> Data excerpts:
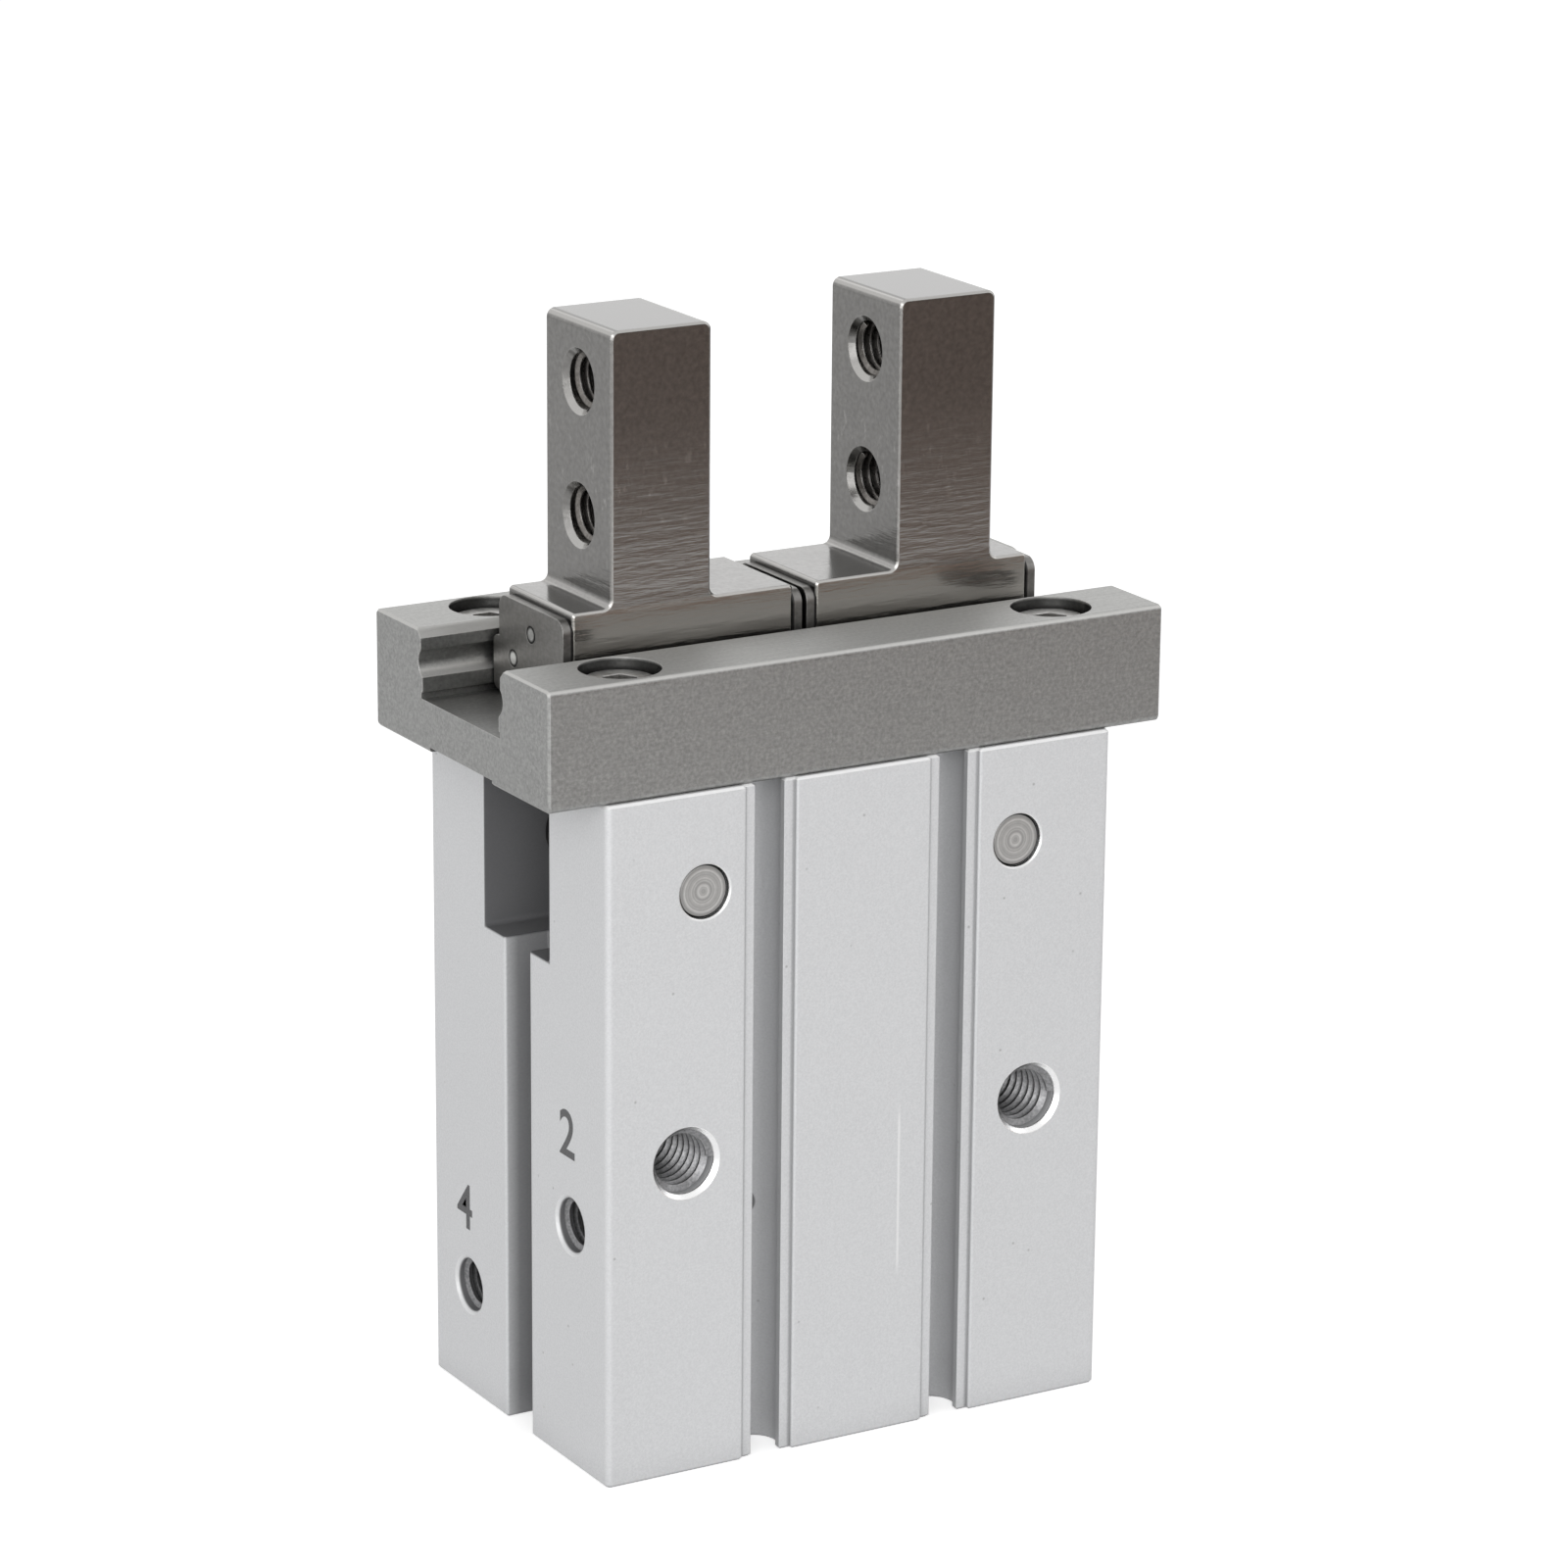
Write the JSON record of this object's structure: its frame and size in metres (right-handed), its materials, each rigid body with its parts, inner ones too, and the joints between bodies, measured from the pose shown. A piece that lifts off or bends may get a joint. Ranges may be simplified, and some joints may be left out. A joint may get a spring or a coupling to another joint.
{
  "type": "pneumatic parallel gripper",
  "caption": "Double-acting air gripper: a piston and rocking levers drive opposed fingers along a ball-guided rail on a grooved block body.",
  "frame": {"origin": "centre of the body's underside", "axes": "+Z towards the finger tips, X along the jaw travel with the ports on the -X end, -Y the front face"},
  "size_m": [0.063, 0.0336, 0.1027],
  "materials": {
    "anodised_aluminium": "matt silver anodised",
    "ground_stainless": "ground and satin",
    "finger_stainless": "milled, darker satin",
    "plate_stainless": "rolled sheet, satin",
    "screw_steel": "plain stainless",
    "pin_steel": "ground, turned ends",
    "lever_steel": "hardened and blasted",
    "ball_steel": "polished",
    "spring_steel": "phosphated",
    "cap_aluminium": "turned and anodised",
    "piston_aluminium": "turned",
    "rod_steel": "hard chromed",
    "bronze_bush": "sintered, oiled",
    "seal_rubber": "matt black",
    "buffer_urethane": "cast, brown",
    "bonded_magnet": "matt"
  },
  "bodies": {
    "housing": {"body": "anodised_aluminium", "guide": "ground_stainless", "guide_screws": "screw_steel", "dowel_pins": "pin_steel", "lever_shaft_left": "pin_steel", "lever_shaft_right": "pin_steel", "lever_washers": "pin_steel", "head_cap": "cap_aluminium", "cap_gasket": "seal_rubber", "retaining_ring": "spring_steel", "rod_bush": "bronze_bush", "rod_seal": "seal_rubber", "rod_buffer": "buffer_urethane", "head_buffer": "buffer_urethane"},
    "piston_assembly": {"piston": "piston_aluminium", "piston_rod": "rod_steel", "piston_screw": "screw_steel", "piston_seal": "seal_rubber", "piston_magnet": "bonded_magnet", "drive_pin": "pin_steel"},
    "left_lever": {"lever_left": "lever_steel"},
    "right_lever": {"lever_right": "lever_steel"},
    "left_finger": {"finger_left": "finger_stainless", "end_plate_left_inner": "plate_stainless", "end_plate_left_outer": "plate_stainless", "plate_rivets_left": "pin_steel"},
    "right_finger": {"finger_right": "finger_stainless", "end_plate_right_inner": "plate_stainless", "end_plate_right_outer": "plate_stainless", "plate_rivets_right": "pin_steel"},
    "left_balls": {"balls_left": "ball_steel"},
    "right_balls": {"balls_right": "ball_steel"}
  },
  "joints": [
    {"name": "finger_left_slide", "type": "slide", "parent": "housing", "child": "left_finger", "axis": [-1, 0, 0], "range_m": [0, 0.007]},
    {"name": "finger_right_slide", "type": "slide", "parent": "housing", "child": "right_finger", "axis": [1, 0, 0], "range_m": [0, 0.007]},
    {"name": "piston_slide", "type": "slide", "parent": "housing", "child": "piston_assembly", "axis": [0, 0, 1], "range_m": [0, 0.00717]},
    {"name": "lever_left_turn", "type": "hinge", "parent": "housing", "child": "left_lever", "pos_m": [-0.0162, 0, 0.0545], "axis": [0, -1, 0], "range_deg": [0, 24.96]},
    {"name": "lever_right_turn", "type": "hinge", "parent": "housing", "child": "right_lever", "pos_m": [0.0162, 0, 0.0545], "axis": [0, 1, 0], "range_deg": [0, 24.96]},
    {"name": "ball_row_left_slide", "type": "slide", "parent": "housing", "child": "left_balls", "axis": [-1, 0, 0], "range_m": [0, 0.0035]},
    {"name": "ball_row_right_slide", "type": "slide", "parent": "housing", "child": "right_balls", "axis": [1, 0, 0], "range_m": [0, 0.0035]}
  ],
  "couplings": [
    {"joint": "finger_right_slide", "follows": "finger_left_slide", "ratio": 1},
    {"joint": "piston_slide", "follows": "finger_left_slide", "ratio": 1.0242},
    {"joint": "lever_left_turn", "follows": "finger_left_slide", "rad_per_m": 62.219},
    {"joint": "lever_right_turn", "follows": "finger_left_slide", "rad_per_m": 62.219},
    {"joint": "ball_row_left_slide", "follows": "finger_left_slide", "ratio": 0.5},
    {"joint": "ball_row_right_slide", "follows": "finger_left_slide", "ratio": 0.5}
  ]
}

--

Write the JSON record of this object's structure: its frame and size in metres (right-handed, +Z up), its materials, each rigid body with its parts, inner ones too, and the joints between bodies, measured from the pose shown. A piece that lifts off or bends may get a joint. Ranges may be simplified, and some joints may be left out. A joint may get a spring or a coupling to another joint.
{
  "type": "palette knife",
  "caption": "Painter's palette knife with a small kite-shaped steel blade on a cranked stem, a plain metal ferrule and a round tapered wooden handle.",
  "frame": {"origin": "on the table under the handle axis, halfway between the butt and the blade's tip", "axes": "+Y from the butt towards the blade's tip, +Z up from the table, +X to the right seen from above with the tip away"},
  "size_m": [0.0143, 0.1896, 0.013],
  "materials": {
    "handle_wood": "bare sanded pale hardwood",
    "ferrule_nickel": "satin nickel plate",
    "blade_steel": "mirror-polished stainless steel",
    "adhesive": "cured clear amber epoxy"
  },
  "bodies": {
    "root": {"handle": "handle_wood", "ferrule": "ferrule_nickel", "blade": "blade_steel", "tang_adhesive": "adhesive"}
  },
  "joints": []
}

> Required task: Copy down every line of the material above that includes the string "this".

> Written solution:
Write the JSON record of this object's structure: its frame and size in metres (right-handed), its materials, each rigid body with its parts, inner ones too, and the joints between bodies, measured from the pose shown. A piece that lifts off or bends may get a joint. Ranges may be simplified, and some joints may be left out. A joint may get a spring or a coupling to another joint.
Write the JSON record of this object's structure: its frame and size in metres (right-handed, +Z up), its materials, each rigid body with its parts, inner ones too, and the joints between bodies, measured from the pose shown. A piece that lifts off or bends may get a joint. Ranges may be simplified, and some joints may be left out. A joint may get a spring or a coupling to another joint.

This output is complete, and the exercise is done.